As State Historian I was interviewed for a news cut by Elizabeth Pace of KLBK-TV Lubbock, a CBS Affiliate.
Part of the large crowd for my Friday program on the Johnson County War

In addition to the range war program, I also was part of a Friday authors’ panel. The panel was chaired by Dusty Richards, former president of the Western Writers of America. Panelists included Karen Fitzjarnell, Nathan Dahlstrom, and the Texas State Historian. The panel was well-attended, and panelists fielded numerous questions from aspiring authors.

Immediately following my Friday program, in the same banquet room we conducted an author panel. L to R: Nathan Dahlstrom, Dusty Richards, Karen Fitzjarnell, Bill

In the Exhibitors' Hall, I visited with Nathan Dahlstrom and his son, and I bought personalized books for three of my grandchildren.

Throughout Friday and Saturday, on two stages – indoor and outdoor – there was constant entertainment from an impressive array of musical artists and cowboy poets. There were horse-training demonstrations, farrier demonstrations, the annual Parade of the Horse, and dazzling shopping opportunities from vendors.
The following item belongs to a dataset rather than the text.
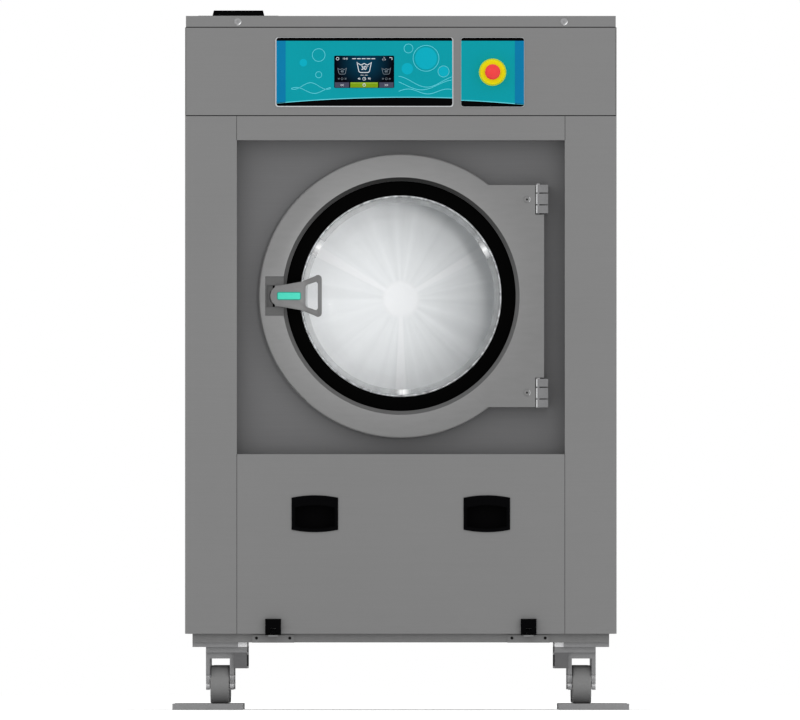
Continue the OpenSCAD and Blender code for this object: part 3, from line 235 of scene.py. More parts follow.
def grained(name, colour, metallic, roughness, grain_scale, depth=0.05, contrast=0.06,
            cloud_scale=5, specular=0.3):
    """A surface with a fine grain, long along an axis with a small scale, and clouds of tone."""
    material, tree, shader = plain(name, colour, metallic, roughness, specular)
    place = tree.nodes.new("ShaderNodeTexCoord")
    stretch = tree.nodes.new("ShaderNodeMapping")
    stretch.inputs["Scale"].default_value = grain_scale
    grain = tree.nodes.new("ShaderNodeTexNoise")
    grain.inputs["Scale"].default_value = 1
    grain.inputs["Detail"].default_value = 4
    cloud = tree.nodes.new("ShaderNodeTexNoise")
    cloud.inputs["Scale"].default_value = cloud_scale
    cloud.inputs["Detail"].default_value = 3
    both = tree.nodes.new("ShaderNodeMix")
    both.data_type = "FLOAT"
    both.inputs["Factor"].default_value = 0.4
    tone = tree.nodes.new("ShaderNodeValToRGB")
    dark, light = tone.color_ramp.elements
    dark.position = 0.3
    dark.color = [c * (1 - contrast) for c in colour[:3]] + [1]
    light.position = 0.7
    light.color = [min(1, c * (1 + contrast)) for c in colour[:3]] + [1]
    bump = tree.nodes.new("ShaderNodeBump")
    bump.inputs["Strength"].default_value = depth
    bump.inputs["Distance"].default_value = GRAIN_H
    tree.links.new(place.outputs["Object"], stretch.inputs["Vector"])
    tree.links.new(stretch.outputs["Vector"], grain.inputs["Vector"])
    tree.links.new(place.outputs["Object"], cloud.inputs["Vector"])
    tree.links.new(grain.outputs["Fac"], both.inputs["A"])
    tree.links.new(cloud.outputs["Fac"], both.inputs["B"])
    tree.links.new(both.outputs["Result"], tone.inputs["Fac"])
    tree.links.new(tone.outputs["Color"], shader.inputs["Base Color"])
    tree.links.new(grain.outputs["Fac"], bump.inputs["Height"])
    tree.links.new(bump.outputs["Normal"], shader.inputs["Normal"])
    return material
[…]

Saturday featured the National Championship Chuck Wagon Cook-Off, and on Sunday morning there was a delicious Chuck Wagon Breakfast prior to the annual Cowboy Devotional Service.

Presenting the Johnson County War Program on Saturday

A pleasurable bonus for me was encountering and visiting with old friends. Every year in Lubbock, I count on seeing “regulars” at the Cowboy Symposium, and this year, as usual, I saw friends that I did not expect to meet here. The greatest surprise of all was James Prater from Dawson. Jamie and I met while attending Navarro College in Corsicana. We participated in athletics together, and we both entered the field of coaching. Jamie spent a long career in Lubbock, where he and his wife are enjoying an active retirement. He saw one of the advertisements that mentioned my name, and graciously he paid a surprise visit to my Saturday program. We had not seen each other in more than half a century, and we had a grand time catching up. Such encounters have been one of the deep pleasures of my four years as State Historian.